We are in the old royal residence. Open to the public, it is reached through the large Patio de los Arrayanes (Myrtle Court). When you enter this patio, you get this feeling that an invisible hand is preparing you for something breath-taking, I cannot help thinking of the impression all these theatrics must have left the ambassadors, viziers or plain visitors to the Sultan. Now I let myself go and enjoy its awesome beauty.
The entire Palacio de Comares is made up of: The Mexuar y Oratorio, the Patio de los Arrayanes, El cuarto y patio dorados (The golden room and patio), La Sala de la Barca and the spectacular Sala de los Embajadores (Ambassadors' Hall), better known as the Torre de Comares.
The water, the fountains, the play of light from the colourful stained glass windows or cumarias (where the name Comares comes from), the smell of the hedges, absolutely everything is perfectly designed to impress. Understanding the design is simpler when we realise that the complex was built in the moment in which the Muslim power was reduced to small territories in Al-Andalus and king Yusuf needed to build a place to defend himself and declare his power at the same time.
I recommend not rushing you visit, do not miss any detail of this palace, if you go in and out too quickly you won’t give yourself enough time to enjoy and appreciate the entire beauty of it. Be impressed by the wonderful and dazzling lighting produced by the stained glass windows, and enjoy Muslim art in its purest form, as this palace is where you’ll find a unique representation of what’s known as Nasrid art, without Christian influences.
It was one of the areas that moved me the most during the visit to the Alhambra. After leaving the beautiful Palacio del Partal and walking through the gardens, we get to a small terrace where we find the foundations and the remains of what used to be, according to the guide, another beautiful palace in the city.
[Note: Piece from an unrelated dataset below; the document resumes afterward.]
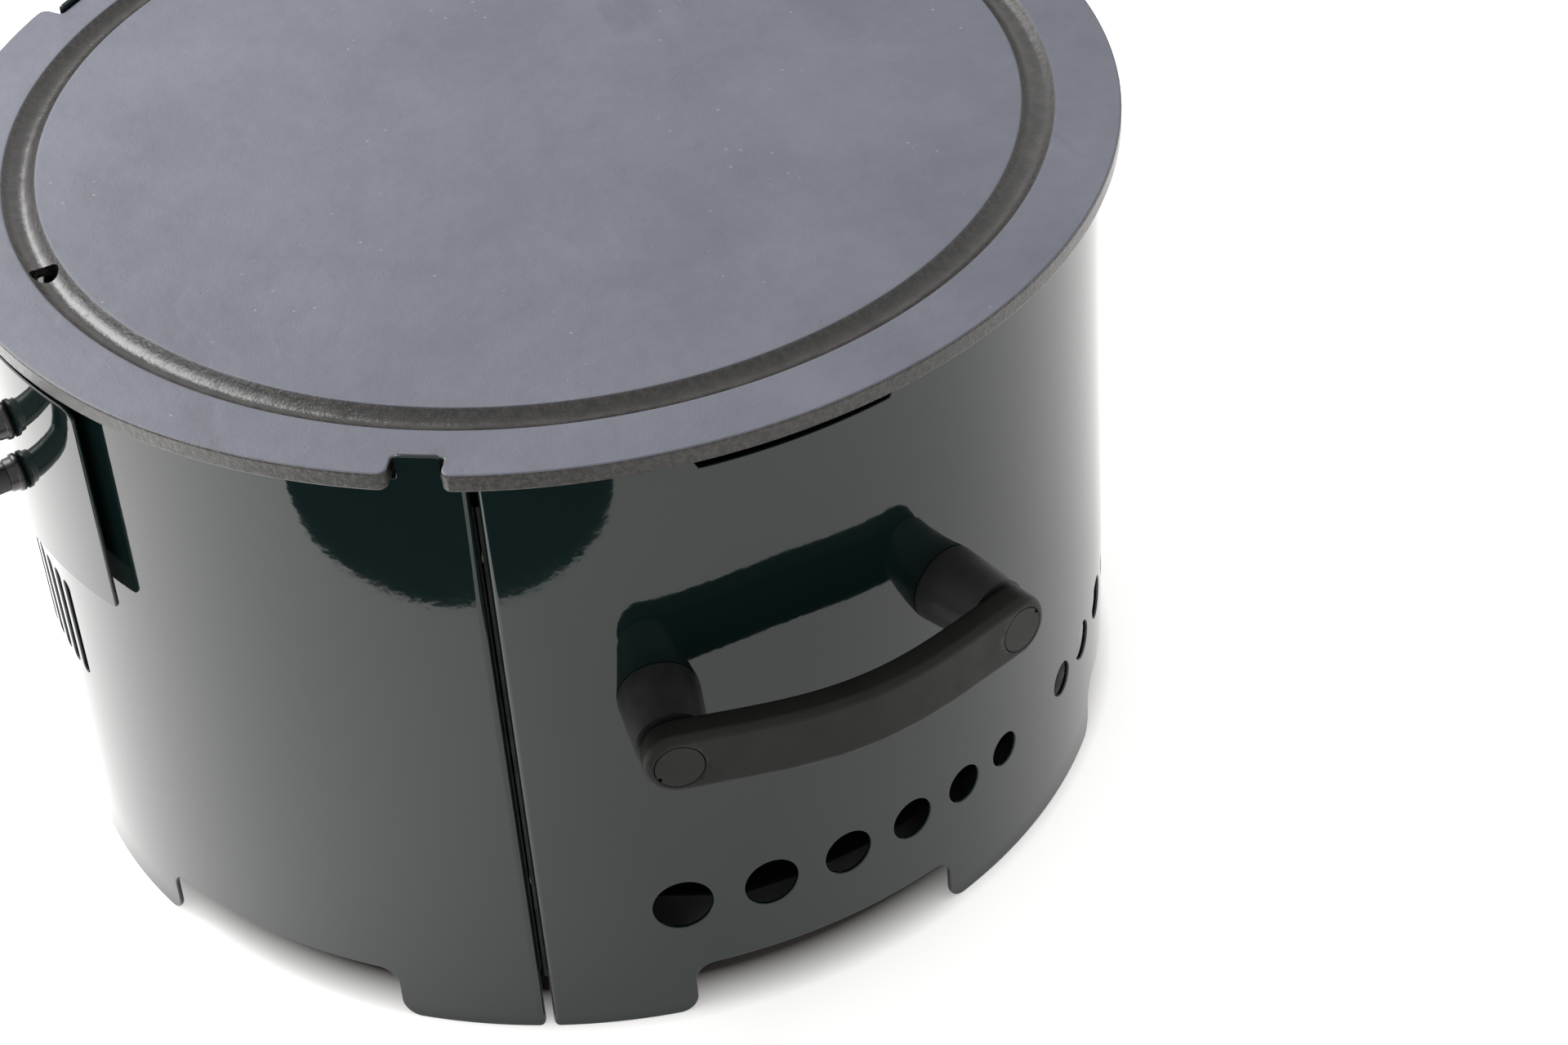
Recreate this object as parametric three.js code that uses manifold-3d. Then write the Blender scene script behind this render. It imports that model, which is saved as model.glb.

Listening to the explanations, most of all, looking at the remains, I cannot help but imagine how spectacular this place must have been, built in the period of the Sultan Yusuf III and demolished during the period of Felipe III. Some kind of political plot was the cause of the demolition of the palace.
Nevertheless, it still preserves the beauty of those places that enhance your imagination, one tries to imagine how it used to be. The large canal that remains and a few small cottages make the place bucolic, where the birds frolic among the myrtle hedges, box trees and the countless flowers you find in the Palace ruins.
Here we enter the so called Alhambra Alta (Upper Alhambra) and Paseo de las Torres that lead up to the Generalife. The entire upper area is dotted with archaeological remains and/or foundations of ancient dwellings, canals, where the remains of the Palacio de los Abencerrages also stand out. As you can see, history repeats itself.